- [PROMPT]: Up to and including the line with "return panel", reproduce the listing below exactly, beginning at its first line.

* * * * *

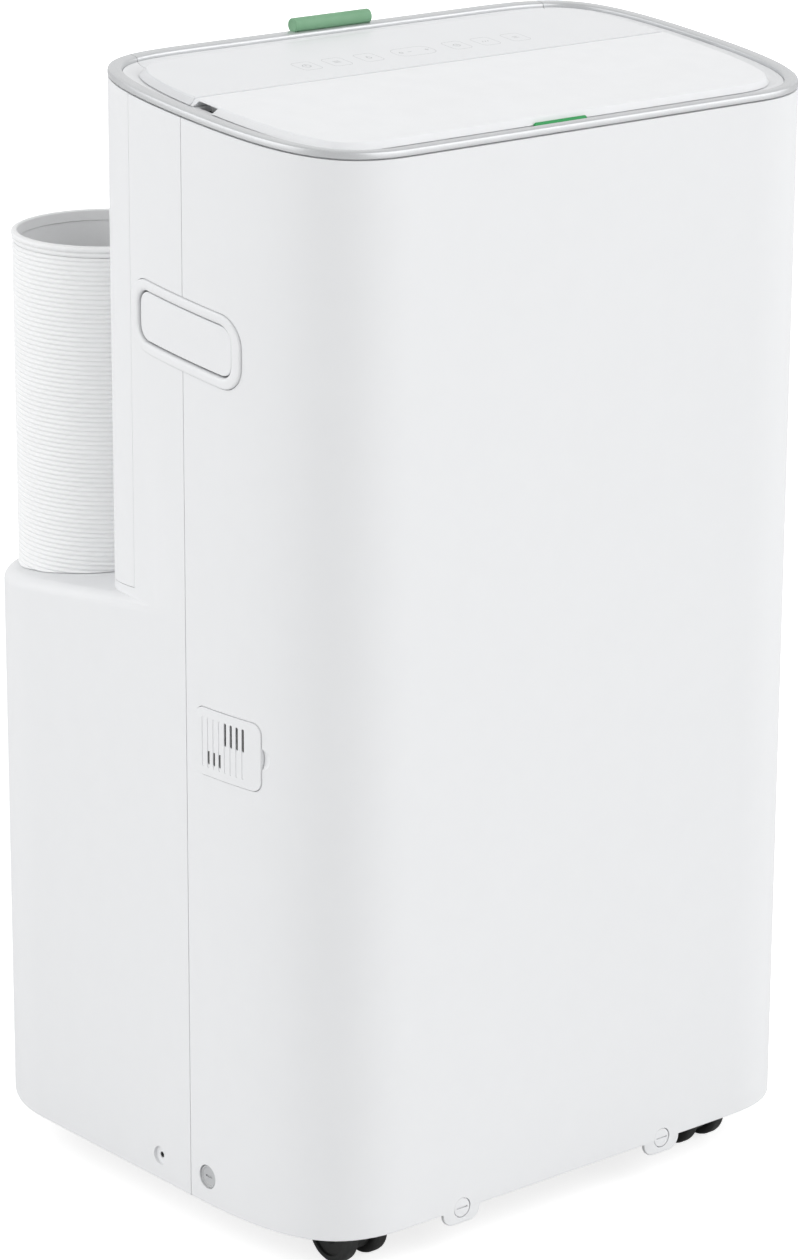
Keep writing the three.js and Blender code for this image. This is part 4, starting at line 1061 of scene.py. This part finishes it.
def plateau():
    drop = top["gutterDrop"] - fit
    edge = top["edgeRound"]
    rings = [planRing(plateauInset(0.8), onTop(-drop)), planRing(plateauInset(1.0), onTop(-drop + 0.3))]
    rings += [
        planRing(plateauInset(0.55), onTop(-drop + 1.2)),
        planRing(plateauInset(0.22), onTop(-edge - 0.5)),
    ]
    for k in range(5):
        angle = k / 4 * math.pi / 2
        inwards = edge * (1 - math.cos(angle))
        base = plateauInset(0.05)
        rings.append(planRing(lambda d, i=inwards: base(d) + i, onTop(-edge + edge * math.sin(angle))))
    return loft(rings)


def controlPanel():
    panel = sliced(plateau(), (0, top["hingeDepth"], 0), (0, -1, 0))
    near = top["hingeDepth"]
    softenWhere(panel, lambda p: abs(p.y - near) < 0.01 and p.z > onTop(-0.2)(near), 0.3)
    return panel


def airFlap():
    # its rear edge is a round nose about the hinge
    nose = top["hingeRound"]
    axis = top["hingeDepth"] - fit - (top["gutterDrop"] - fit) / 2
    height = onTop(-(top["gutterDrop"] - fit) / 2)(axis)
    keep = block(-far, far, -far, axis, -far, far)
    keep = combined(keep, bar("x", -far / 2, axis, height, far, nose, 64), "UNION")
    flap = combined(plateau(), keep, "INTERSECT")
    edge = halfWidth - top["plateauSide"]
    front = top["notchRear"] - top["notchLength"]
    for side in (-1, 1):
        x0, x1 = sorted((side * (edge - top["notchWidth"]), side * far))
        window = block(x0, x1, front, top["notchRear"], -20, -top["notchSkin"])
        lean = Matrix.Identity(4)
        lean[1][2] = -top["notchLean"] / top["gutterDrop"]
        moved(window, lean)
        flap = combined(flap, sheared(window, topSlope, topHeight, upperDepth))
    return flap


piece("controlPanel", controlPanel(), "cabinet", finishes["panelGrey"], ["control_panel"])
piece("airFlap", airFlap(), "flap", white, ["air_flap"])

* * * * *

- [TASK ANSWER]:
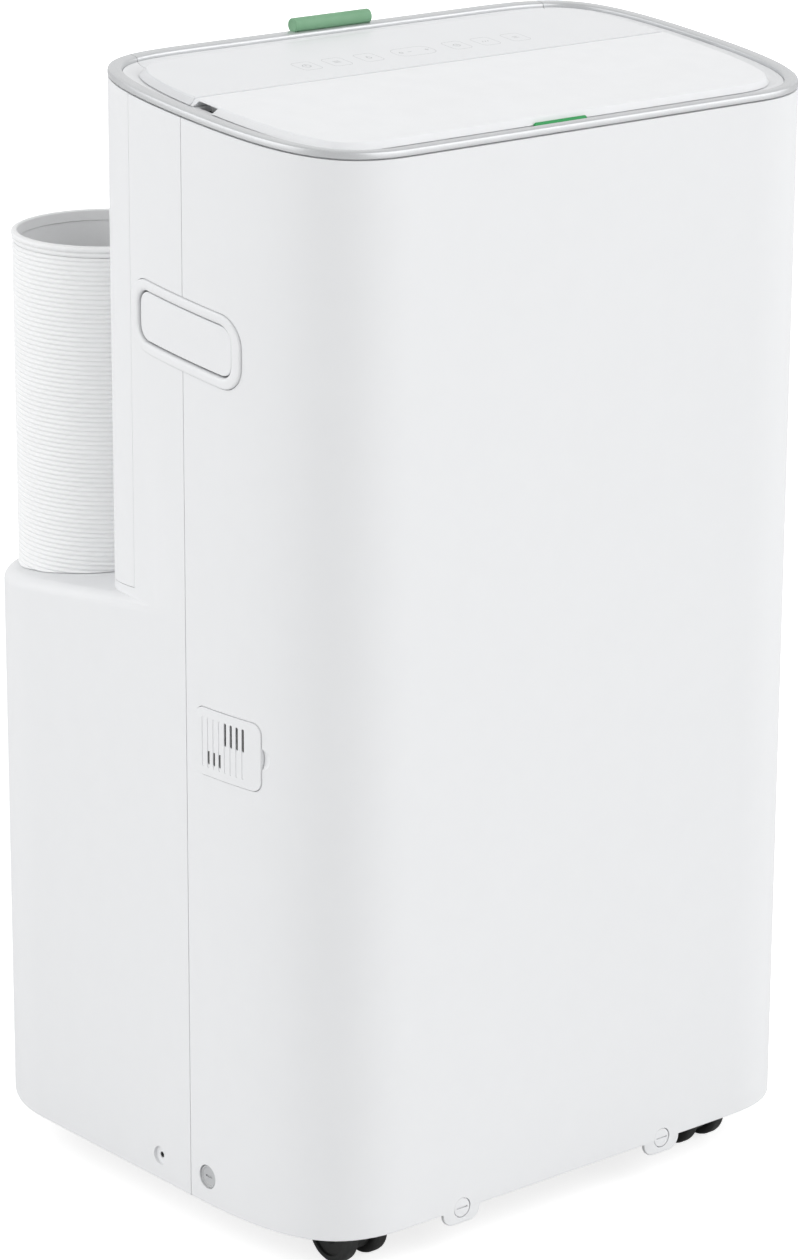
Keep writing the three.js and Blender code for this image. This is part 4, starting at line 1061 of scene.py. This part finishes it.
def plateau():
    drop = top["gutterDrop"] - fit
    edge = top["edgeRound"]
    rings = [planRing(plateauInset(0.8), onTop(-drop)), planRing(plateauInset(1.0), onTop(-drop + 0.3))]
    rings += [
        planRing(plateauInset(0.55), onTop(-drop + 1.2)),
        planRing(plateauInset(0.22), onTop(-edge - 0.5)),
    ]
    for k in range(5):
        angle = k / 4 * math.pi / 2
        inwards = edge * (1 - math.cos(angle))
        base = plateauInset(0.05)
        rings.append(planRing(lambda d, i=inwards: base(d) + i, onTop(-edge + edge * math.sin(angle))))
    return loft(rings)


def controlPanel():
    panel = sliced(plateau(), (0, top["hingeDepth"], 0), (0, -1, 0))
    near = top["hingeDepth"]
    softenWhere(panel, lambda p: abs(p.y - near) < 0.01 and p.z > onTop(-0.2)(near), 0.3)
    return panel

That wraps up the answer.